Testosterona comercial
Cuando Trump grava las importaciones europeas, encarece la vida de sus propios ciudadanos. Y si Europa responde con la misma medicina, hará exactamente lo mismo: perjudicará a los suyos

El presidente de EEUU, Donald Trump / Al Drago – Pool via CNP / Zuma Press / ContactoPho
Donald Trump lo ha vuelto a hacer. Con el anuncio de nuevos aranceles, ha agitado el tablero del comercio internacional, tensionando relaciones y provocando una oleada de respuestas políticas —y emocionales— en Europa: “hay que plantarse, no hay que dejarse pisar, hay que responder con firmeza”. Pero esa reacción instintiva —comprensible desde lo político— es precisamente lo primero que deberíamos cuestionar desde lo económico. Porque no hay mejor forma de agravar un error económico que replicarlo. Y sin embargo, eso es lo que muchos proponen: responder a los aranceles de Trump con más aranceles desde Bruselas. Una carrera de represalias que no beneficia a nadie… salvo a quienes viven del discurso emocional y del nacionalismo comercial.
No es una cuestión ideológica. Los aranceles son una herramienta obsoleta e ineficaz que encarece productos, reduce el bienestar de los consumidores, distorsiona la asignación de recursos y frena la competitividad de las economías. Y lo hacen siempre, aunque a menudo se olvide: penalizan al país que los impone. Cuando Trump grava las importaciones europeas, encarece la vida de sus propios ciudadanos. Y si Europa responde con la misma medicina, hará exactamente lo mismo: perjudicará a los suyos. Y ello, por no hablar de las empresas. Ni las estadounidenses han pedido estos aranceles, ni trasladar este castigo a las europeas que dependen de bienes intermedios importados tiene sentido. Es dispararse en el pie: encarecer insumos, tensionar cadenas de valor, y reducir márgenes.
Repetimos con más prisa que pausa que “algo habrá que hacer”. Pero en economía, actuar mal es peor que no actuar. Especialmente si lo que está sobre la mesa es una represalia que empeora el bienestar de tus propios ciudadanos. Y aquí es donde entra el principio olvidado: la ventaja comparativa. Si otros países producen ciertos bienes mejor o más barato, lo racional es seguir comprándolos y concentrar los esfuerzos internos en aquello donde somos más competitivos. Es así como las economías crecen y mejoran su bienestar a largo plazo. No produciendo ineficientemente por orgullo comercial.
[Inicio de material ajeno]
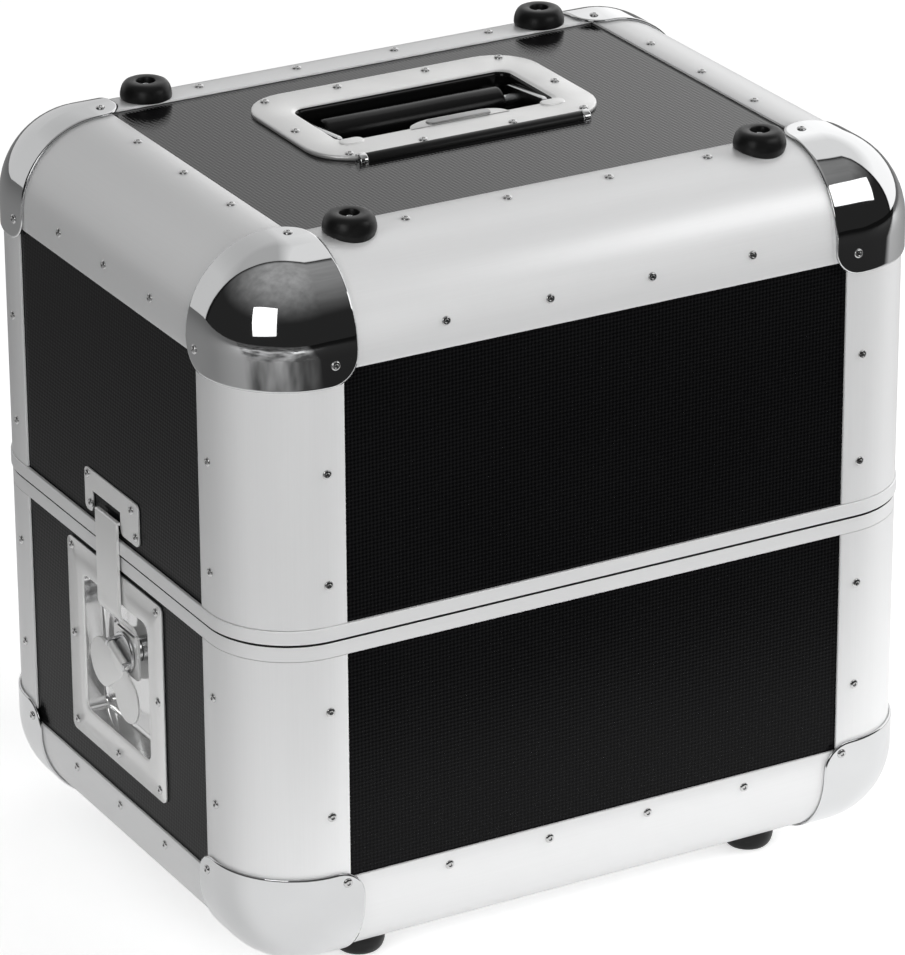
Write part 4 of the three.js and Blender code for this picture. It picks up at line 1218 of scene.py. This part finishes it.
for side in SIDES:
    bm = bmesh.new()
    spun(bm, SPINDLE_OUTLINE, 40)
    for sign in (-1, 1):
        inner, outer = sorted((sign * 8.3, sign * 10.3))
        latch_block(bm, (inner, -2.2, -4.2), (outer, 2.2, 0.9))
    put(bm, WING_TILT)
    place_latch(bm, side)
    remake(f"latch_spindle_{side}", bm, STEEL, f"{side}_spindle", "steel")
    bm = bmesh.new()
    rod(bm, 2 * MM, -8 * MM, 8 * MM, BARREL, soft=0.4 * MM)
    rod(bm, 1.1 * MM, -10.6 * MM, 10.6 * MM, BARREL, segments=16, soft=0.2 * MM)
    for sign in (-1, 1):
        lobe = (sign * 13.5 * MM, -18 * MM, 12.5 * MM)
        sunk = LOBE_STEP if sign > 0 else 0
        hull_plate(bm, [LOBE_NECK, lobe], WING_BACK + sunk / 4, WING_FACE - sunk, 0.4 * MM)
    back, face = WING_BACK + LOBE_STEP / 2, WING_FACE - 1.2 * LOBE_STEP
    hull_plate(bm, [LOBE_NECK, LOBE_BRIDGE], back, face, 0.3 * MM)
    latch_block(bm, (-6.5, -9, -3.25), (6.5, 0.6, -1.4))
    put(bm, WING_TILT)
    place_latch(bm, side)
    remake(f"latch_wing_{side}", bm, NICKEL, f"{side}_wing", "latch_plate")
print("made two spindles and two wings")

# %% [markdown]
# ## Foam lining
#
# The tray and the lid are lined with thin foam, and a thicker pad lies on the floor. A lining is
# a cube with all its edges rounded, cut off at the rim of its half, with windows for the dishes
# that sink into it. It then gets its thickness.

# %% Linings
LINING_FACE = WALL + 0.4 * MM
LINING = 3 * MM
PAD_GAP = 0.4 * MM


def rounded_box(bm, inset):
    low = Vector((-HALF_WIDTH, -HALF_DEPTH, BOTTOM)) + Vector((inset,) * 3)
    high = Vector((HALF_WIDTH, HALF_DEPTH, TOP)) - Vector((inset,) * 3)
    cuboid(bm, low, high)
    round_edges(bm, bm.edges[:], EDGE_RADIUS - inset, 8)


def lining(half, rim, keep_above, window_low, window_high):
    bm = bmesh.new()
    rounded_box(bm, LINING_FACE)
    slice_at(bm, (0, 0, rim), (0, 0, -1 if keep_above else 1), clear=True)
    for axis in range(3):
        if math.isfinite(window_low[axis]):
            normal = Vector((0, 0, 0))
            normal[axis] = 1
            for value in (window_low[axis], window_high[axis]):
                slice_at(bm, normal * value, normal)
    inside = []
    for face in bm.faces:
        middle = face.calc_center_median()
        is_level = abs(face.normal.z) > 0.5
        spans = zip(window_low, middle, window_high)
        if is_level == keep_above and all(low < value < high for low, value, high in spans):
            inside.append(face)
    bmesh.ops.delete(bm, geom=inside, context="FACES")
    bmesh.ops.recalc_face_normals(bm, faces=bm.faces)
    face_away(bm, Vector((0, 0, (TOP + BOTTOM) / 2)))
    name = f"{half}_lining"
    piece = remake(name, bm, FOAM, half, "foam", wall=LINING, fillet=0.6 * MM, closed=False)


ANY = math.inf
latch_window = ((-ANY, -38 * MM, 84 * MM), (ANY, 38 * MM, 162 * MM))
handle_window = ((-61 * MM, -3 * MM, -ANY), (61 * MM, 52 * MM, ANY))
lining("base", SPLIT - BASE_VALANCE - SEAT, False, *latch_window)
lining("lid", SPLIT + LID_VALANCE + SEAT, True, *handle_window)

bm = bmesh.new()
PAD_LOW = BOTTOM + LINING_FACE + LINING + SEAT
PAD_HIGH = PAD_LOW + 5 * MM
rounded_box(bm, LINING_FACE + LINING + PAD_GAP)
slice_at(bm, (0, 0, PAD_HIGH), (0, 0, 1), clear=True)
slice_at(bm, (0, 0, PAD_LOW), (0, 0, -1), clear=True)
for level in (PAD_HIGH, PAD_LOW):
    rim = [edge for edge in bm.edges
           if edge.is_boundary and abs(edge.verts[0].co.z - level) < NEAR]
    bmesh.ops.contextual_create(bm, geom=rim)
pad = remake("base_floor_pad", bm, FOAM, "base", "foam", fillet=1.2 * MM)
print("made two linings and a floor pad")

# %% [markdown]
# ## Panels
#
# The panels are plain boards, so the solid model's own meshes are right as they are, and only get
# their laminate.

# %% Finish on the panels
panels = [node for name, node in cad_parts.items() if "_panel_" in name]
for panel in panels:
    panel.data.materials.clear()
    panel.data.materials.append(TOP_LAMINATE if panel.name.endswith("_top") else SIDE_LAMINATE)
print("finished", len(panels), "panels")

# %% [markdown]
# ## Studio
#
# The case stands on a white sheet in a dark room, in front of a wide white backdrop. Chrome shows
# all of that, so the room is drawn in the world's shader by direction: white behind the case and
# brighter to the right, a dim ceiling, and dark elsewhere. The camera sees plain white instead.
# Reflections show the floor white near the case and behind it, and dark with some clutter further
# out in front. For the camera the floor stays pale and takes the shadow of the case. Four soft
# lamps give the light, and two small ones only show in the chrome as the two bright windows.

# %% World
world = bpy.data.worlds.new("room")
bpy.context.scene.world = world
world.use_nodes = True
room = Nodes(world.node_tree)
background = world.node_tree.nodes["Background"]
direction = room.add("ShaderNodeTexCoord", output="Generated")
BEHIND = (0.5, 0.866, 0.0)
SIDEWAYS = (0.866, -0.5, 0.0)
UPWARDS = (0.0, 0.0, 1.0)
BACKDROP_LOW = 0.96
BACKDROP_HIGH = 0.68
BACKDROP_LEFT = 0.7
BACKDROP_RIGHT = 1.3
BACKDROP_EDGE = (0.33, 0.35)
BACKDROP_RISE = (0.42, 0.66)
BACKDROP_SIDES = (-0.1, 0.07)
FRAME_EDGE = (0.27, 0.32)
FRAME_SHADE = 0.9
CEILING_RISE = (0.42, 0.98)
CEILING_LEVEL = 0.38
ROOM_LEVEL = 0.022
ahead = room.vector_maths("DOT_PRODUCT", direction, BEHIND)
aside = room.vector_maths("DOT_PRODUCT", direction, SIDEWAYS)
height = room.vector_maths("DOT_PRODUCT", direction, UPWARDS)
backdrop = room.spread(ahead, *BACKDROP_EDGE)
dark_frame = room.spread(ahead, *FRAME_EDGE) * FRAME_SHADE
sockets = {"Vector": direction, "Scale": 7, "Detail": 3}
streaks = room.add("ShaderNodeTexNoise", None, sockets, "Fac")
overhead = room.spread(height, *CEILING_RISE) ** 1.4 * room.spread(streaks, 0.3, 0.7, 0.75, 1.1)
ceiling = (overhead * CEILING_LEVEL + ROOM_LEVEL) * (1 - dark_frame)
upright_fade = room.spread(height, *BACKDROP_RISE, BACKDROP_LOW, BACKDROP_HIGH)
sideways_fade = room.spread(aside, *BACKDROP_SIDES, BACKDROP_LEFT, BACKDROP_RIGHT)
light = backdrop * (upright_fade * sideways_fade) + (1 - backdrop) * ceiling
seen = room.add("ShaderNodeLightPath", output="Is Camera Ray")
room.feed(background.inputs["Strength"], seen + (1 - seen) * light)
background.inputs["Color"].default_value = (1, 1, 1, 1)
print("made the room")

# %% Floor
WHITE = (0.86, 0.86, 0.86)
FLOOR_DARK = (0.02, 0.02, 0.02)
UNLIT = (0.03, 0.03, 0.03)
CLUTTER_LIGHT = (0.42, 0.42, 0.42)
SHEET_FAR = (0.4, 0.4, 0.4)
GLOW_NEAR = (0.55, 0.55, 0.55)
GLOW_FAR = (1.0, 1.0, 1.0)
LIFT = 0.3
# Stretches in metres, from the middle of the floor unless X or Y is in the name
LIT_FADE = (0.27, 0.50)
SHEET_FADE = (0.3, 0.8)
LIFT_FADE = (0.60, 0.40)
SHOWN_FADE = (0.5, 1.5)
BEHIND_Y = (-0.44, -0.30)
CLUTTER_X = (0.1, -0.4)


def floor_finish():
    material = bpy.data.materials.new("white_floor")
    material.use_nodes = True
    tree = material.node_tree
    tree.nodes.clear()
    nodes = Nodes(tree)
    place = nodes.coordinates()
    far = nodes.vector_maths("LENGTH", place)
    x, y = nodes.split(place)[:2]
    glossy = nodes.add("ShaderNodeLightPath", output="Is Glossy Ray")
    seen = nodes.add("ShaderNodeLightPath", output="Is Camera Ray")

    def matt(colour):
        return nodes.add("ShaderNodeBsdfDiffuse", None, {"Color": colour})

    def with_glow(surface, colour, strength):
        glow = nodes.add("ShaderNodeEmission", None, {"Color": colour, "Strength": strength})
        return nodes.add("ShaderNodeAddShader", None, {0: surface, 1: glow})

    # Painted pool of light: for light bouncing off the floor, it is white near the case and almost
    # black further out.
    lit = nodes.between(nodes.spread(far, *LIT_FADE), WHITE, UNLIT)
    behind = nodes.spread(y, *BEHIND_Y)
    clutter = nodes.spread(nodes.noise(1.8, 3), 0.38, 0.62, 0.15, 1.0) * nodes.spread(x, *CLUTTER_X)
    room_floor = nodes.between(clutter, FLOOR_DARK, CLUTTER_LIGHT)
    # In reflections the sheet is painted darker further from the case: painted falloff of light.
    sheet_floor = nodes.between(nodes.spread(far, *SHEET_FADE), WHITE, SHEET_FAR)
    mirrored = nodes.between(behind, room_floor, sheet_floor)
    # A painted glow: near the case and behind it, the floor glows a little, only in reflections.
    close = nodes.spread(far, *LIFT_FADE) * behind * glossy * LIFT
    hidden = with_glow(matt(nodes.between(glossy, lit, mirrored)), (*WHITE, 1), close)
    distant = nodes.spread(far, *SHOWN_FADE)
    shine = nodes.between(distant, GLOW_NEAR, GLOW_FAR)
    shown = with_glow(matt(nodes.between(distant, WHITE, FLOOR_DARK)), shine, 1.0)
    both = nodes.add("ShaderNodeMixShader", None, {0: seen, 1: hidden, 2: shown})
    output = tree.nodes.new("ShaderNodeOutputMaterial")
    nodes.feed(output.inputs["Surface"], both)
    return material


bm = bmesh.new()
bmesh.ops.create_grid(bm, x_segments=1, y_segments=1, size=6)
mesh = bpy.data.meshes.new("floor")
bm.to_mesh(mesh)
bm.free()
mesh.materials.append(floor_finish())
floor = bpy.data.objects.new("floor", mesh)
bpy.context.scene.collection.objects.link(floor)
print("laid the floor")

# %% Lamps
def softbox(name, place, aim, size, power, window=False, lean=0):
    """A window shows in mirrors and lights nothing, and every other lamp does the opposite."""
    light = bpy.data.lights.new(name, "AREA")
    light.shape = "RECTANGLE"
    light.size, light.size_y = size
    light.energy = power
    lamp = bpy.data.objects.new(name, light)
    lamp.location = place
    toward = Vector(aim) - Vector(place)
    facing = toward.to_track_quat("-Z", "Y").to_matrix() @ turn(lean).to_3x3()
    lamp.rotation_euler = facing.to_euler()
    lamp.visible_camera = False
    lamp.visible_glossy = window
    lamp.visible_diffuse = not window
    bpy.context.scene.collection.objects.link(lamp)


MIDDLE = (0, 0, 0.2)
LEFT_BALL = (-0.14, -0.1, 0.33)
RIGHT_BALL = (0.14, -0.1, 0.33)
softbox("left_lamp", (-2.2, -0.9, 0.8), MIDDLE, (1.2, 1.0), 20)
softbox("front_lamp", (-0.2, -2.5, 0.8), MIDDLE, (1.2, 0.9), 25)
softbox("low_lamp", (-0.3, -2.2, 0.2), MIDDLE, (1.6, 0.35), 11)
softbox("right_lamp", (2.3, -0.9, 1.0), MIDDLE, (1.2, 1.0), 50)
softbox("window_left", (-0.575, -0.42, 0.591), LEFT_BALL, (0.31, 0.35), 0.7, True, 8)
softbox("window_right", (0.331, -0.362, 0.567), RIGHT_BALL, (0.33, 0.17), 0.3, True, -18)
print("hung the lamps")

# %% Output
scene = bpy.context.scene
scene.view_settings.view_transform = "Standard"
La decisión de Trump, por errónea que sea, puede ser una oportunidad para Europa. Para revisar su política comercial, simplificar su regulación, abrir más sus mercados. Porque, aunque a menudo se proclama lo contrario, la UE tampoco ha sido el ejemplo de libre comercio que dice ser. Las barreras no arancelarias, las normativas técnicas y los costes regulatorios suponen, en muchos casos, frenos tan importantes como los aranceles tradicionales.
Responder al proteccionismo con más apertura sería una estrategia valiente e inteligente. Beneficiaría a los consumidores europeos, reduciría costes para las empresas, aumentaría la competitividad global del continente y desactivaría el relato victimista de Trump. No hay argumento más poderoso que el éxito económico de un modelo más abierto y eficiente. Tan lógico como improbable. La política comercial europea sigue atrapada en algún punto del espejo: si tú me cierras, yo me cierro. Pero eso no nos lleva a ningún sitio. Si de verdad queremos proteger a los europeos —no solo como productores, sino como consumidores y ciudadanos—, la respuesta no puede ser simétrica: debe ser liberalizadora.
Trump se equivoca. Pero la peor respuesta sería imitárselo. La mejor venganza es no ser como tu enemigo. Y, aunque Marco Aurelio no hablaba de aranceles, tenía razón.